Prompt Up is our optional weekly writing prompt for the fiction|poetry challenge! Here’s how it works: we choose a sentence prompt from last week’s winning nonfiction post and announce it in the kickoff. It’s your job to use that prompt in your poem or story. The prompt is just a springboard: feel free to use it as your first sentence, move it, change it, or float down it to other territories.
Uma’s essay, Awaiting Colours of Change, discussed the surprising things children can learn away from home. This week’s prompt up taken from her essay is: “I had to rush. The bus was here.”
Yeah write #303 fiction|poetry writing challenge is open for submissions!
Basic yeah write guidelines: 750 word limit; your entry can be dated no earlier than this past Sunday; fiction or poetry only.
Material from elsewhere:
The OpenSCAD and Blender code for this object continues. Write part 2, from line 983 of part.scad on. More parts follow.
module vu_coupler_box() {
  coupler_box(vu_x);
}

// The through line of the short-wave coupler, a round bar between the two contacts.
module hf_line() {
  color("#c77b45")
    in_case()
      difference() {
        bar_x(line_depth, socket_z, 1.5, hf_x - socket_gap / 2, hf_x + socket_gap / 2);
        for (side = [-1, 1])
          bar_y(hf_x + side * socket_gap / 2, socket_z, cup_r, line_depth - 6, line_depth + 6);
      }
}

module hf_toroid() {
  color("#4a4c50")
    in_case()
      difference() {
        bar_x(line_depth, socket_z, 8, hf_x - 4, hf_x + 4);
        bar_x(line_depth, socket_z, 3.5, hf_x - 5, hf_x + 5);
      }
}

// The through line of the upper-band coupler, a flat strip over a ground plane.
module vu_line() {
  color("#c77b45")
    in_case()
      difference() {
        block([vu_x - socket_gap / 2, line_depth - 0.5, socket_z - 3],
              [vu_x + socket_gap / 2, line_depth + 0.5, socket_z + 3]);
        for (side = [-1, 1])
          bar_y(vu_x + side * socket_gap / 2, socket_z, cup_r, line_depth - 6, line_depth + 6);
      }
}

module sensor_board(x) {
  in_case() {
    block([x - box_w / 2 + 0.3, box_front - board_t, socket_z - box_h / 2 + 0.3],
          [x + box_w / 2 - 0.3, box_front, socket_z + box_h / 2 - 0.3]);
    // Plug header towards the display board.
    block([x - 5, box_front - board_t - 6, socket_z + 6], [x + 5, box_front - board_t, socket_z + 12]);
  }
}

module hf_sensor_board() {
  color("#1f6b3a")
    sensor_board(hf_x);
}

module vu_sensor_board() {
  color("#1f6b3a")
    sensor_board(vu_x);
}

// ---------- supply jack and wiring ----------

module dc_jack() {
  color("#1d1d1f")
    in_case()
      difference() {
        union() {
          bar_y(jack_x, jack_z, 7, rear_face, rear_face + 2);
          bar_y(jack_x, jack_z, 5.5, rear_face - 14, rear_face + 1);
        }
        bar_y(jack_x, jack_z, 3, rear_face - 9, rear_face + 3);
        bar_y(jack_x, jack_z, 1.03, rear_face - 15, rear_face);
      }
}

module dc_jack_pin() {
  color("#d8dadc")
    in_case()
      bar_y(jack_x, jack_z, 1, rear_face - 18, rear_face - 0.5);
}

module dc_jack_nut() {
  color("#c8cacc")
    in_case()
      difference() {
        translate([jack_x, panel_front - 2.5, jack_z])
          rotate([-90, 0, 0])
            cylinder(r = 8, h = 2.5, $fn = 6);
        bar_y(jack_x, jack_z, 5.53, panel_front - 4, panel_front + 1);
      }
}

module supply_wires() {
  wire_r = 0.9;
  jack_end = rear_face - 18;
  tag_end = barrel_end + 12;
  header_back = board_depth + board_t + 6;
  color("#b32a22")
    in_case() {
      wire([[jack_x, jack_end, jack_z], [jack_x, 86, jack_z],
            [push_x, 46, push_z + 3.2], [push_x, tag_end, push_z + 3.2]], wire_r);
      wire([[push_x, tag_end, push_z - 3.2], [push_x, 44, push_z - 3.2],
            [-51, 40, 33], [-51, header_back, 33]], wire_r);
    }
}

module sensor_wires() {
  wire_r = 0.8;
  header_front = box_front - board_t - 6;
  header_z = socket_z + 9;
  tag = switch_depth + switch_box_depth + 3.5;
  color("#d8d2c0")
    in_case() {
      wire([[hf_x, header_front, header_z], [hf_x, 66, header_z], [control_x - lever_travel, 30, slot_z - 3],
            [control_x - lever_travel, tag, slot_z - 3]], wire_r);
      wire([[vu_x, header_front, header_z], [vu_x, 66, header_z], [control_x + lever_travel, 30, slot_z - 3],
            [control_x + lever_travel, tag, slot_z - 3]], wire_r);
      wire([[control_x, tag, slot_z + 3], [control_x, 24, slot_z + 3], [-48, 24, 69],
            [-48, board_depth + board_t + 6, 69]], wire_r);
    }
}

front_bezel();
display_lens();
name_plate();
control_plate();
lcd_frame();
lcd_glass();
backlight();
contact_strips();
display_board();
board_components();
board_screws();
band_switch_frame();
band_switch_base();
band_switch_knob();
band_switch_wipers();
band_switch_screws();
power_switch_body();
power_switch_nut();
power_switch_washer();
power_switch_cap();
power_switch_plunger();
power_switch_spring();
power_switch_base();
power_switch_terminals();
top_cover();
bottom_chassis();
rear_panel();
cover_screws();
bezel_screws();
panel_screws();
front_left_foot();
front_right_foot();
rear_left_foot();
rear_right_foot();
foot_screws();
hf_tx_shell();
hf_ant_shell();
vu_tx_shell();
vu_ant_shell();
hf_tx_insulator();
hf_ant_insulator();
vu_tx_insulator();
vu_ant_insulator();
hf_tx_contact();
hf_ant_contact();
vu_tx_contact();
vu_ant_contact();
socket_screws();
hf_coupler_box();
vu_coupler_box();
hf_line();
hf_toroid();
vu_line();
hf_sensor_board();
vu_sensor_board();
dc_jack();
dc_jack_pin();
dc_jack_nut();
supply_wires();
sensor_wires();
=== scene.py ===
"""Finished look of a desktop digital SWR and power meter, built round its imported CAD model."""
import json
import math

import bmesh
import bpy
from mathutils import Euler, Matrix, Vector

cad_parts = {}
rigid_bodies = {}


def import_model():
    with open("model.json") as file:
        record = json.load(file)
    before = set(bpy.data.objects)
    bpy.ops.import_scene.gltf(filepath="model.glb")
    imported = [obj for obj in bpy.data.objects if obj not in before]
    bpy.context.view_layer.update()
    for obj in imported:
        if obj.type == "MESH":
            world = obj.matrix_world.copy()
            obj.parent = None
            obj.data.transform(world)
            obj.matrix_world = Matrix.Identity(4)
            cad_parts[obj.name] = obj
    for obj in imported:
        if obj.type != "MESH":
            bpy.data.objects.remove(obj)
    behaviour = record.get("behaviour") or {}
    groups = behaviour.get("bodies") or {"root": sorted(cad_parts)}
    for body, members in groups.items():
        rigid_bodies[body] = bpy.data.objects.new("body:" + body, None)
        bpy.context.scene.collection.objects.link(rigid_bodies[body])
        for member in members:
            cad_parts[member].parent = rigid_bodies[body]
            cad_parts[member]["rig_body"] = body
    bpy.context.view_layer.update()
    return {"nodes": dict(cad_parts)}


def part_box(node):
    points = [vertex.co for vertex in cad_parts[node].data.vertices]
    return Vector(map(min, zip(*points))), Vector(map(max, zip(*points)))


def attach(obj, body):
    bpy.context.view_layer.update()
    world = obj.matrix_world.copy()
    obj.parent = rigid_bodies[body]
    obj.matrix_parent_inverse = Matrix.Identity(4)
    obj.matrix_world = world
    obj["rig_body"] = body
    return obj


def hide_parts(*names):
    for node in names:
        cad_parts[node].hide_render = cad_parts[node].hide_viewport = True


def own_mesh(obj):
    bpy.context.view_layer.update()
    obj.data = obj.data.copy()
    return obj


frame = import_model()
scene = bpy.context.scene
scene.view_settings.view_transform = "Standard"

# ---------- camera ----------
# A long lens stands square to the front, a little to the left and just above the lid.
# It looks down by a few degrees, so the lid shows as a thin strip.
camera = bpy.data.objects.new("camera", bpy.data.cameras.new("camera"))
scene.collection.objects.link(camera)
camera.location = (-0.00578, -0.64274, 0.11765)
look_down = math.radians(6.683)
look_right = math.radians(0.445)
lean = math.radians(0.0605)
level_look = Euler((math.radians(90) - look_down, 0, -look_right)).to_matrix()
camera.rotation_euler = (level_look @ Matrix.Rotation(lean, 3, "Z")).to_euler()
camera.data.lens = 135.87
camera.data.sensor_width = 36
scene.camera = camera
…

How to submit and fully participate in the challenge:
- In the sidebar of this week’s post, please grab the code beneath the challenge grid badge and paste it into the HTML view of your entry
- Follow the InLinkz instructions after clicking “add your link” to upload your entry to this week’s challenge grid
- Your entry should appear immediately on the grid if you don’t receive an error message
- Please make the rounds to read all the entries in this week’s challenge
- Consider turning off moderated comments and CAPTCHA on your own blog
Submissions for this week’s challenges will close on Wednesday at 10pm ET. Voting will then open immediately thereafter and close on Thursday at 10pm ET. The winners, as always, will be celebrated on Friday.